Private labeling does require good forecasting and inventory control. Some private label orders are just for a few items, and others can be quite large—such a whole vitamin line. It’s really not how large the customer is, but rather how large their orders are.We have no requirements as to how large a customer is. Customers should be able to handle the inventory requirements, if they are to enter this market. When working with major customers, you have steady, large orders, but may run in to poor forecasting, need for quick turnarounds and heavy inventory investment. In addition, if you are reliant only on large customers, and that large customer leaves, it can significantly hurt the business.

Sokoloski:

We work with customers ranging from a one-person retail operation up to mail-order/Internet companies doing millions of dollars a year. But there are differences. Smaller operations are flexible and can make decisions more rapidly; unfortunately, they sometimes can’t meet minimums of certain SKUs, which can narrow their options. With major companies, minimums aren’t usually an issue, and usually they have their paperwork and forecasting in order. Large runs are also a benefit towards improved profitability for the manufacturer. On the flip side, decisionmaking can be slow, and they usually try to knock down the price due to their size.

MacLoughlin:

In general, a client should be large enough to require/utilize reasonable production volumes. Typically, for Rhema this means production batches of 200,000 tablets or capsules, though this figure may be adjusted depending on order-specific criteria. Now, the potential for sizeable revenue from a large client is a pro, as is the likelihood that they are well-established and have the resources to effectively launch and market the products we make for them. Cons are the potentially significant amount of time and resources it takes to maintain the account, which can slow prospecting efforts and consequently limit the diversity and number of clients.

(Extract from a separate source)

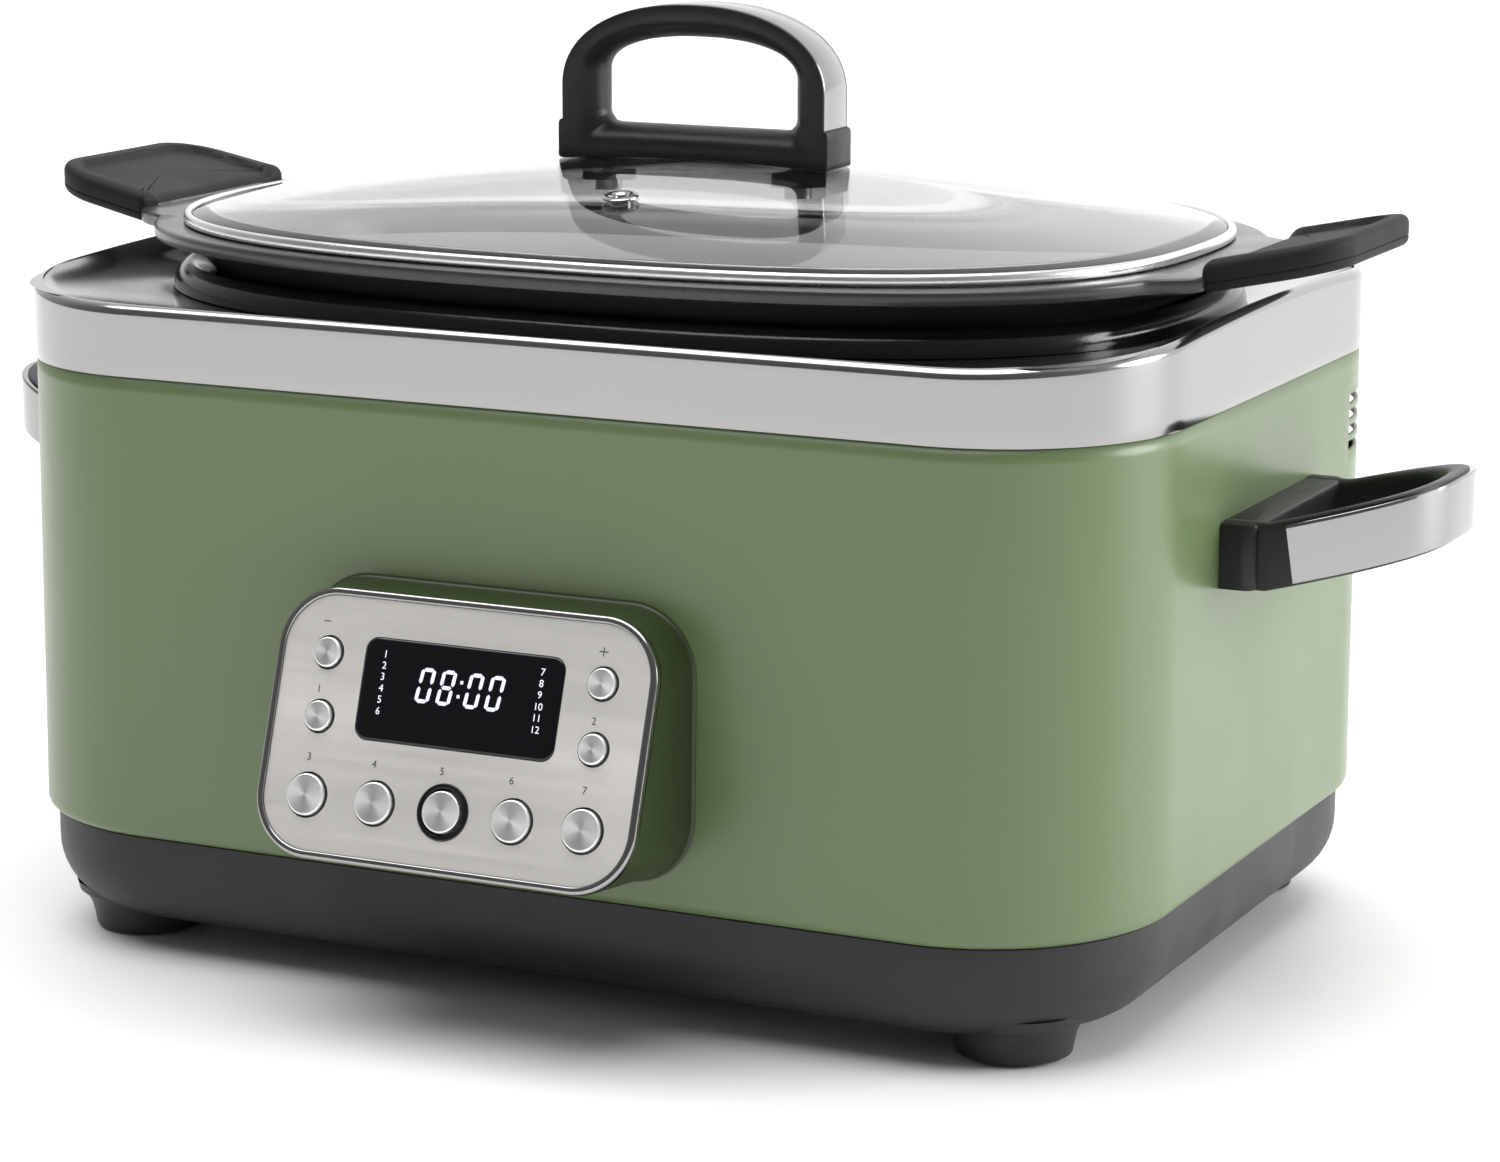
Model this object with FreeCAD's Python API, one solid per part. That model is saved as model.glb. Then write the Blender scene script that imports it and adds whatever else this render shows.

On the other side, one of the pros of working with smaller customers is the opportunity to build a close, long-term relationship—often from early in the life of the customer’s business. If the manufacturer delivers quality product and good service from the beginning, hopefully the customer will continue to grow their business with the same manufacturer, who will be perceived as an important partner in their success. On the other hand, it is possible to allocate a significant amount of resources to a smaller customer and to find that the eventual yield does not justify the investment.

White:

We manufacture products for a number of large companies that are traded on the major stock exchanges, and they obviously tend to purchase in much higher volumes; however, we also provide contract manufacturing services to hundreds of much smaller companies. A number of our largest customers today were start-up companies that came to us years ago when their product volume was low, and we’ve enjoyed mutual growth. Because of this, we strive to treat all of our existing customers and potential customers with the same respect and consideration because we realize that everyone has to start small, but we also realize that we can help these small companies grow into larger and more successful companies. As a result of this philosophy and our commitment to quality, service and price, we tend to maintain relationships with our customers over long periods of time.

If the contract manufacturer provides proper support, quality, service and price, and if the customer fulfills their end of the equation, a harmonious relationship can go on for years. It’s also imperative for both sides to realize that they must act in a responsible manner and have reasonable expectations of each other. If a contract manufacturer asks a customer to do something unreasonable, a problem will arise. Conversely, if a customer is requesting something that is unreasonable, a problem will arise. They key is having realistic expectations of what each can do and work together to develop a relationship that benefits both parties.